Democrats argued that provision provided a barrier for low-income ex-felons who might not be able to afford the fees and that it was counter to voter-intent.
But Brandes argued fulfilling financial obligations was always part of the equation.
“We started calling judges,” Brandes said.
Lawmakers asked them to define “term of sentence,” which was language in Amendment 4.
“They told us it’s the sentence, parole, it’s restitution and any fines and it’s court costs,” Brandes said. “You may not agree with the way that it came out, but if you look at the evidence of what the testimony was before the Florida Supreme Court, if you look at the language, they listed very clearly on its website that restitution was included.”
Lawmakers also weighed in on the controversial toll roads bill that includes more than 300 miles of additional tolled highways.

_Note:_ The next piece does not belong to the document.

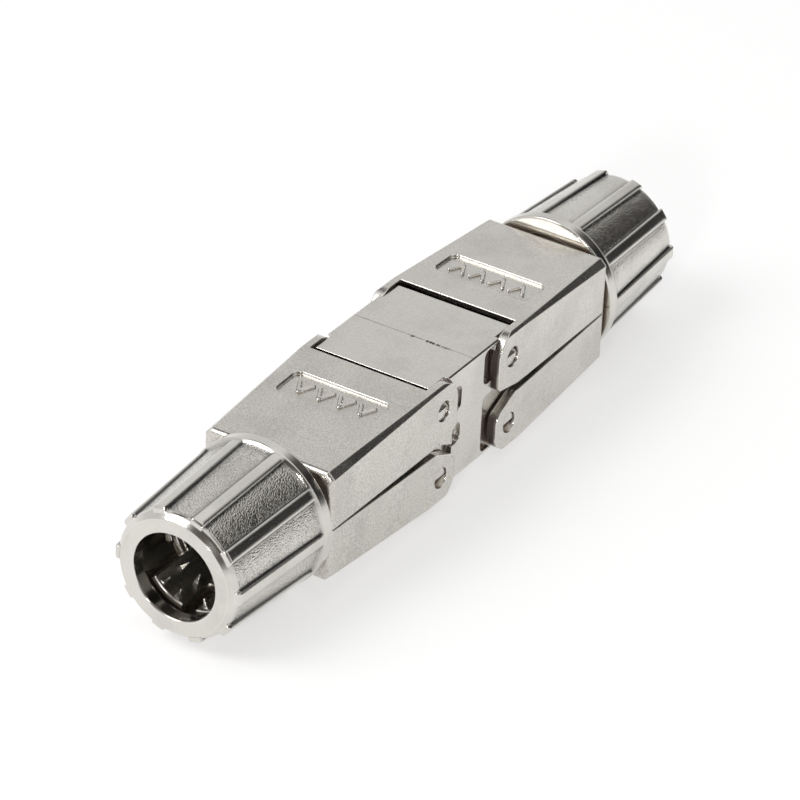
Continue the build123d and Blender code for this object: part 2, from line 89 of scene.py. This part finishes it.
# Raised marks in the label field: a plain row of chevrons that point to the cable's entry
LABEL_X = 13.3
LABEL_FLOOR_DEPTH = 0.28
CHEVRON_Y = (-3.3, -1.1, 1.1, 3.3)
CHEVRON_LENGTH = 1.5
CHEVRON_HALF_WIDTH = 0.72
MARK_WIDTH = 0.42
MARK_DRAFT = 0.13
MARK_RISE = 0.26
MARK_SINK = 0.05
MARK_CAP_STEPS = 8

# Nickel plate. Sizes and depths are those of noise and bumps, and worn edges are found by the cosine
# between the rounded and the flat normal.
LID_COLOR = (0.7, 0.678, 0.637)
CORE_COLOR = (0.705, 0.683, 0.642)
NUT_COLOR = (0.695, 0.674, 0.633)
STAIN_TONE = 0.9
WORN_TONE = 1.06
WORN_POLISH = 0.08
WORN_COSINE = (0.995, 0.93)
WAVE_SIZE = 2.6
WAVE_DEPTH = 0.012
STAIN_SIZE = 5.5
STAIN_LIMITS = (0.42, 0.68)
STAIN_ROUGHNESS = (-0.03, 0.04)
SCRATCH_SIZE = 0.22
SCRATCH_STRETCH = (0.08, 1.0, 1.0)
SCRATCH_LIMITS = (0.68, 0.75)
SCRATCH_DULLNESS = 0.1
PIT_COLOR = (0.62, 0.605, 0.58, 1.0)
PIT_LIMITS = (0.62, 0.34)
# Grain of the mould in the nuts' sunk panels, and the share of all grain that the right end keeps
PANEL_GRAIN = 0.13
PANEL_GRAIN_DEPTH = 0.056
PANEL_PIT_LIMITS = (0.58, 0.36)
PANEL_PITTING = 0.4
FAR_GRAIN = 0.55
RIB_ROUNDING = 0.5
# Dull corners with painted shade, pockets that no light gets into with a dark painted shade, and painted shade
# in the creases beside the ribs
CORNER_REACH = 1.3
CORNER_LIMITS = (0.5, 0.12)
CORNER_PAINTED_SHADE = (0.6, 0.52, 0.45, 1.0)
CORNER_DULLNESS = 0.3
POCKET_PAINTED_SHADE = (0.14, 0.115, 0.108, 1.0)
CREASE_REACH = 0.9
CREASE_LIMITS = (0.92, 0.76)
CREASE_PAINTED_SHADE = (0.09, 0.086, 0.082, 1.0)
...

One would connect the existing Suncoast Parkway from the Tampa Bay area north to the Georgia state line. The other would create a corridor between Polk County and Naples.
Newton also broke from his party in his support for the toll legislation critics argue is a waste of money and an environmental disaster. Newton argued the roads were necessary to get people out of the state during times of emergency. During floor debate he referenced the massive traffic backups along I-75 as residents flocked from Hurricane Irma in 2017. He argued the plan is not yet final.
“There will be 15-20 different local organizations that will be on the task force and before we do that final funding, another bill will come back before the House,” Newton said. “This task force is set up to see where it will go and what impact it will have, but it’s not a done deal.”
Rep. Ben Diamond, a St. Petersburg Democrat, said the toll roads don’t address the existing transportation problems, which are centered in urban areas.
“I’m hoping the Governor will veto the bill as someone who cares about the environment and who is also a fiscal conservative,” Diamond said.
Gov. Ron DeSantis received the bill Monday. He has 15-days to sign it.